Maybe so, but he admits it may not have been the wisest idea to resume a jogging regime before the race. “Well, he threw it at me four days before the race and I wouldn’t have had a crack at it if I didn’t think I could do it justice, but I went running for the first time in years and I didn’t know what I was getting myself into!
“I hadn’t done that for years and it finished me,” Cain goes on. “It was better the second time but still a struggle, I must admit. There were a couple of time when I thought to myself, ‘What do you think you’re doing? Someone else should ride this.’ But obviously Allan wasn’t going to let me off so I have to thank him for that.
“I was just hoping the horse would carry me into the race far enough that I didn’t have to work too hard!”
The association between Cain and Smith goes back decades. “He was riding in Holland and Belgium the same time I was there and when I took up this job in 1994, he came out as my stable jockey,” says the trainer, who won a $1 million event on the Saudi undercard with Dark Power.
‘He came out as my stable jockey’
“When I went to Dubai in 2001 he went back to Holland, and then when I came back here he came back as second jockey. He hung up his boots six years ago but stayed on as a work rider.”
There was every reason to hope Roman River might be the ubiquitous ‘steering job’, as Smith explains. “We all really fancied the horse as he’d been working really well with Dark Power leading up to the Saudi race,” he says.
“It was funny but, I was sat in the office having a coffee with him the other day and happened to say: ‘Hell, Terry, Gerald isn’t going to be fit to ride until next week and I don’t have a jockey for Roman River, I think you’ll have to get your licence out again!’

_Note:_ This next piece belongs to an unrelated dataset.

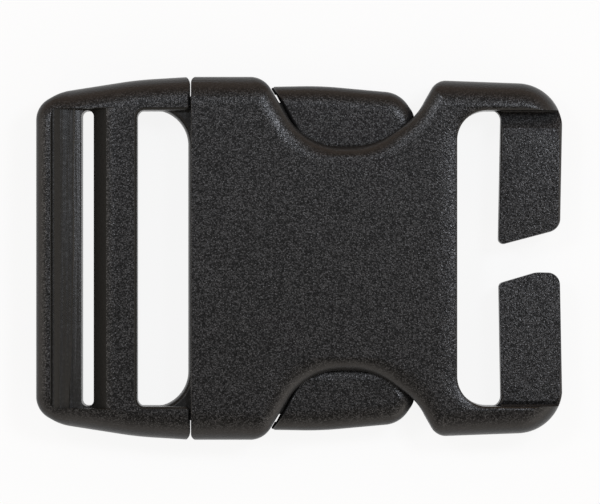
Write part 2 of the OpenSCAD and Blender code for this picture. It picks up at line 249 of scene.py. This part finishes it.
def box_rings(low, high):
    """Rings of a plain block between two corners, heights above the middle plane."""
    x, y = (low[0], high[0], high[0], low[0]), (low[1], low[1], high[1], high[1])
    flat = np.column_stack([x, y, np.zeros(4)])
    return np.stack([level(flat, low[2]), level(flat, high[2])])


def section_area(y, z):
    """Signed area of a section: above zero when it runs anticlockwise, y to the right."""
    return (y * np.roll(z, -1) - z * np.roll(y, -1)).sum() / 2


# Meshes


def solid(name, rings, material):
    """A closed mesh over a stack of rings, with flat faces at both ends.

    Seen from where the stack is heading, each ring runs anticlockwise.
    """
    count, around = rings.shape[:2]
    index = np.arange(count * around).reshape(count, around)
    ahead = np.roll(index, -1, 1)
    quads = np.stack([index[:-1], ahead[:-1], ahead[1:], index[1:]], -1).reshape(-1, 4)
    faces = quads.tolist() + [index[0, ::-1].tolist(), index[-1].tolist()]
    mesh = bpy.data.meshes.new(name)
    mesh.from_pydata((rings.reshape(-1, 3) * MM).tolist(), [], faces)
    mesh.materials.append(material)
    piece = bpy.data.objects.new(name, mesh)
    bpy.context.scene.collection.objects.link(piece)
    return piece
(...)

“He just said, ‘Yes all right, I’ll go to the racing club today – I’ve already had a medical!’ Well, he rides six or seven horses a morning and he is very fit, so I thought why not? He’s one of the best judges of a race I know and he gave the horse a cracking ride.”
However, although Roman River won well enough in the end, it wasn’t quite as straightforward as everyone expected before a two-length verdict over a dogged runner-up in Likethelook.
“It was harder than we thought,” admits Cain. “He dominated the other horse in the final furlong and that one dropped away but I did think he’d take me further into the race but it wasn’t too bad. He won well in the end and I only had to give him two backhanders – which was lucky, because I don’t think I could’ve used my stick properly!”
‘It was harder than we thought’
Cain now lives in Bahrain – albeit with an annual three-month holiday to visit family and friends in Epsom and use his property in Thailand. He claims he did not succumb to too many butterflies on this unlikely comeback effort.
“I really wasn’t nervous – there wasn’t time and there was too much going on,” he says. “But at the start everything was going through my head. Just doing the basic things – girthing and trying to get the leathers right. They weren’t at my length and I couldn’t get them right.
“I just had to make sure I got away quickly because I wanted the rail,” he goes on. “That was the main thing and the horse did it fine – he was so quick out of the gates. Then it was all about getting the fractions right, not going too quick.”
No problems on that score, despite a little bit of huffing and puffing. Presumably from both horse and rider.